D...like Diesel, D & G

February 2004

Diesel, directed by Renzo Rosso, resembles in a way the famous 'factory' of Andy Warhol. Established near Vicenza, its results, both in terms of products and communication, are achieved by collective methods of creation orchestrated by multi-disciplinary working groups. These are themselves in continual transformation, managed by collaborators from around the world, and whose average age is very young. To sum it up, Diesel is one of the most famous brands in the world of fashion 'understatement'. It is also a name that holds an integral part of the evolution of clothing styles and sets the trends for young fashion. Highly creative, Diesel has been active in watches since the end of the 1990s, when production was granted to the Fossil group. The styling applied to the watches follows the same route as the jeans, eyewear and other products signed Diesel. They are also the fruit of intense work by a team under the attentive supervision of Renzo Rosso. The result is a rapidly evolving collection that is immediately recognizable, both in design and in technical terms, inspired by the styles of the 1970s.

D & G
The signature D & G makes one think of that very Italian duet formed by Dolce et Gabbana, the dynamic duo of the fashion world.

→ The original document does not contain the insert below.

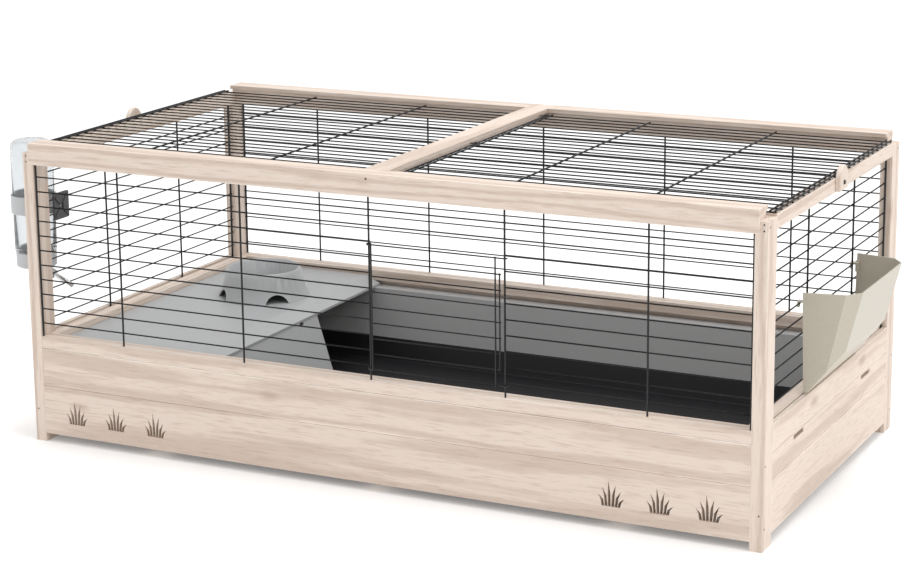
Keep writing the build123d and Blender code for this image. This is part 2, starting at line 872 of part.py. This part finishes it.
def bottle_strap():
    """A band round the bottle with a stud that passes between two wires of the wall."""
    z = grip_height()
    inner = bottle_radius + fit_gap
    band = Pos(bottle_x, bottle_y, z) * (Cylinder(inner + strap_wall, strap_height) - Cylinder(inner, strap_height))
    start = bottle_x + inner + strap_wall / 2
    end = side_grid_inset + row_offset + thin_wire + fit_gap
    stud = block(start, end, bottle_y - 7, bottle_y + 7, z - 7, z + 7)
    return band + stud


def bottle_bracket():
    """Clamp plate inside the wall, with a raised cross and a hole at its centre."""
    z = grip_height()
    x0 = side_grid_inset + row_offset + thin_wire + fit_gap
    x1 = x0 + bracket_thickness
    half = bracket_width / 2
    plate = block(x0, x1, bottle_y - half, bottle_y + half, z - bracket_height / 2, z + bracket_height / 2)
    plate = fillet(plate.edges().filter_by(Axis.X), 3.0)
    for turn in (45, -45):
        rib = Box(bracket_thickness, bracket_width * 1.15, 4.0)
        plate += Pos(x1, bottle_y, z) * Rot(turn, 0, 0) * rib
    return plate - pin((x0 - 1, bottle_y, z), (1, 0, 0), 12, 5.0)


# Assembly: every wooden, wire and plastic piece under its own name

left_post = drill_holes(front_left_post())
add("post_front_left", left_post)
add("post_front_right", mirrored_x(left_post))
add("post_rear_left", turned_round(mirrored_x(left_post)))
add("post_rear_right", turned_round(left_post))
add("roof_rail_front", drill_holes(front_roof_rail()))
add("roof_rail_rear", turned_round(drill_holes(front_roof_rail())))
add("roof_cap_front", front_cap(front_cap_screw))
add("roof_cap_rear", back_cap())
add("roof_rail_left", side_roof_rail())
add("roof_rail_right", turned_round(side_roof_rail()))
add("roof_centre_bar", centre_bar())

add("base_rail_front", front_base_rail())
add("base_rail_rear", turned_round(front_base_rail()))
add("base_rail_left", side_base_rail())
add("base_rail_right", turned_round(side_base_rail()))
upper_board_top = base_rail_top - base_rail_height
add("board_front_upper", front_board(front_board_seam, upper_board_top))
add("board_front_lower", lower_front_board())
add("board_rear_upper", turned_round(front_board(front_board_seam, upper_board_top)))
add("board_rear_lower", turned_round(front_board(front_board_foot, front_board_seam)))
add("board_left_lower", side_board(board_thickness, side_board_foot, side_board_seam))
add("board_left_middle", side_board(board_thickness, side_board_seam, side_panel_seam))
add("board_left_upper", side_board(side_panel_thickness, side_panel_seam, base_rail_top + 2))
add("board_right_lower", turned_round(side_board(board_thickness, side_board_foot, side_board_seam)))
add("board_right_middle", turned_round(slotted_side_board()))
add("board_right_upper", turned_round(side_board(side_panel_thickness, side_panel_seam, base_rail_top + 2)))
add("tray_bearers", Compound(tray_bearers()))

add("grid_front", long_grid(True))
add("grid_rear", turned_round(long_grid(False)))
add("grid_left", side_grid())
add("grid_right", turned_round(side_grid()))

add("frame_nails", Compound(frame_nails()))
add("frame_screws", Compound(frame_screws()))
add("lid_hinge_eyes", Compound(hinge_eyes()))
add("lid_left", left_lid())
add("lid_right", turned_round(left_lid()))
add("turn_button_left", turn_button())
add("turn_button_right", turned_round(turn_button()))
add("turn_button_screws", Compound([turn_button_screw(), turned_round(turn_button_screw())]))
add("front_door", front_door())

add("tray_base", black_tray())
add("tray_liner", grey_liner())
add("platform", platform())
add("food_bowl", bowl())
add("hay_manger", hay_manger())
add("bottle_shell", bottle_shell())
add("bottle_cap", bottle_cap())
add("bottle_spout", bottle_spout())
add("spout_ball", spout_ball())
add("bottle_strap", bottle_strap())
add("bottle_bracket", bottle_bracket())

# The origin is the middle of the footprint of the whole object, at floor level

corners = [shape.bounding_box() for shape in parts.values()]
shift_x = -(min(c.min.X for c in corners) + max(c.max.X for c in corners)) / 2
shift_y = -(min(c.min.Y for c in corners) + max(c.max.Y for c in corners)) / 2
shift_z = -min(c.min.Z for c in corners)
print("origin shift", round(shift_x, 3), round(shift_y, 3), round(shift_z, 3))

for name, shape in parts.items():
    export_step(Pos(shift_x, shift_y, shift_z) * shape, f"parts/{name}.step")
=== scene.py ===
# Small animal pen: whitewashed pine, black wire walls and lids, tray, platform, bowl, manger and bottle.
# The frame gives every place; the pieces here round and ease the CAD nodes and carry the finishes.

import json
from math import cos, pi, radians, sin

import bmesh
import bpy
from mathutils import Matrix, Vector


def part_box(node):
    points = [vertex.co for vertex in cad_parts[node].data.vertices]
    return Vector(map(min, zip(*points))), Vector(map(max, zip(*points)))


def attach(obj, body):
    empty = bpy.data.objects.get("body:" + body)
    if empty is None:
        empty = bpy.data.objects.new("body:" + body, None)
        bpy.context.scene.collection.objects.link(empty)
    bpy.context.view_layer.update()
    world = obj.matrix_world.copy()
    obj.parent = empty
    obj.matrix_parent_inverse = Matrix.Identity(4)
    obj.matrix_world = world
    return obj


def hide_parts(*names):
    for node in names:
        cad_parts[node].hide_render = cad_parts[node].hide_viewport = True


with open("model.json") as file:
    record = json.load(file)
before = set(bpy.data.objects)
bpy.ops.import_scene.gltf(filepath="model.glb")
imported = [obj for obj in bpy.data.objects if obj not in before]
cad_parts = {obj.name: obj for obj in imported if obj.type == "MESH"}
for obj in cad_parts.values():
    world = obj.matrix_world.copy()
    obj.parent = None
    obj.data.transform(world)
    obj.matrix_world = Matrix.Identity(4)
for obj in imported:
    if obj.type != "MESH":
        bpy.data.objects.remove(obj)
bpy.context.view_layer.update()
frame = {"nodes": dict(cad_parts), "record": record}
nodes = frame["nodes"]
bodies = frame["record"]["behaviour"]["bodies"]
body_of_node = {node: body for body, members in bodies.items() for node in members}

# The camera, fitted to the photograph
PHOTO_WIDTH = 907
FOCAL_PIXELS = 2342.97
SHIFT_PIXELS = 60
SENSOR_MM = 36
CAMERA_PLACE = Vector((1.63169, -3.31072, 1.18774))
CAMERA_AZIMUTH = radians(26.456)
CAMERA_PITCH = radians(12.958)
CAMERA_ROLL = radians(-0.595)

# Colours in linear light
PINE = (0.74, 0.63, 0.545)
# Lighter pine for the broken edges of the wood: a painted highlight
PINE_EDGE_HIGHLIGHT = (0.86, 0.77, 0.69)
PINE_GRAIN = (0.44, 0.32, 0.245)
PINE_KNOT = (0.36, 0.24, 0.17)
WIRE_BLACK = (0.005, 0.005, 0.006)
ZINC = (0.10, 0.095, 0.09)
TRAY_BLACK = (0.010, 0.010, 0.012)
LINER_GREY = (0.46, 0.46, 0.46)
LIGHT_GREY = (0.41, 0.42, 0.425)
MANGER_BEIGE = (0.47, 0.43, 0.35)
# Paler beige for the broken edges of the manger: a painted highlight
MANGER_EDGE_HIGHLIGHT = (0.78, 0.75, 0.68)
PALE_GREY = (0.50, 0.51, 0.52)
DARK_GREY = (0.06, 0.062, 0.066)
CLEAR = (0.88, 0.90, 0.91)
STEEL = (0.62, 0.62, 0.62)
FLOOR_WHITE = (0.95, 0.95, 0.95)
FLOOR_GLOW = 0.16

# Grain of the pine
GRAIN_STRETCH = 0.07
RING_SCALE = 20.0
RING_STRENGTH = 0.42
STREAK_SCALE = 420.0
STREAK_STRENGTH = 0.6
KNOTS_ALONG = 5.0
KNOTS_ACROSS = 12.0
KNOT_STRENGTH = 0.5

# The clear plastic
CLEAR_THROUGH = 0.92
CLEAR_IOR = 1.18

# Widths of the broken edges, in metres
EASE_WOOD = 0.0011
EASE_BUTTON = 0.0012
EASE_WIRE = 0.00035
EASE_TRAY = 0.0012
EASE_LINER = 0.0010
EASE_PLATFORM = 0.0020
EASE_BOWL = 0.0012
EASE_MANGER = 0.0009
EASE_CAP = 0.0008
EASE_CLAMP = 0.0006
EASE_SPOUT = 0.0003

# The bottle, in metres
BOTTLE_NECK = 0.027
BOTTLE_NECK_LENGTH = 0.016
BOTTLE_SHOULDER = 0.012
BOTTLE_FOOT_CORNER = 0.004
BOTTLE_WALL = 0.0016

# The studio: places in metres, powers in watts
FLOOR_REACH = 40.0
ROOM_LIGHT = 0.82
LIT_POINT = (0, 0, 0.2)
KEY_PLACE = (3.6, -1.2, 3.0)
KEY_SIZE = 2.0
KEY_POWER = 34
TOP_PLACE = (0.6, 0.4, 4.2)
TOP_SIZE = 3.0
TOP_POWER = 80


# Materials


def new_material(name, base, roughness, metallic=0.0):
    material = bpy.data.materials.new(name)
    material.use_nodes = True
    shader = material.node_tree.nodes["Principled BSDF"]
    shader.inputs["Base Color"].default_value = (*base, 1)
    shader.inputs["Roughness"].default_value = roughness
    shader.inputs["Metallic"].default_value = metallic
    return material, material.node_tree, shader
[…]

The watch collections bearing this name are produced and distributed by the Milan-based enterprise, Binda. This company also owns the successful brands Breil and Wyler Vetta, and distributes Seiko in Italy. Binda is a major player in its home market but is now poised to move rapidly into international markets, especially those in the Latin world. The licencing agreement between these two young 'rebels' of the fashion scene and the well-oiled production and distribution machine of Binda garnered a lot of attention when it was announced in 2000. It also pushed other firms and anti-conformist personalities to try their own luck in the watch arena, thus creating a second wave of the 'fashionization' of the watch. The stylistic challenge posed by the combination of a provocative and transgressive style mixed with traditional values in terms of materials, finishing, etc., was resolved in two ways. D & G watches used certain technical canons of watchmaking (such as, for example, two time zones, decentralized indications or an 'onion' shape) but placed them in very stylish designs. In a way, fashion appropriated the mechanical.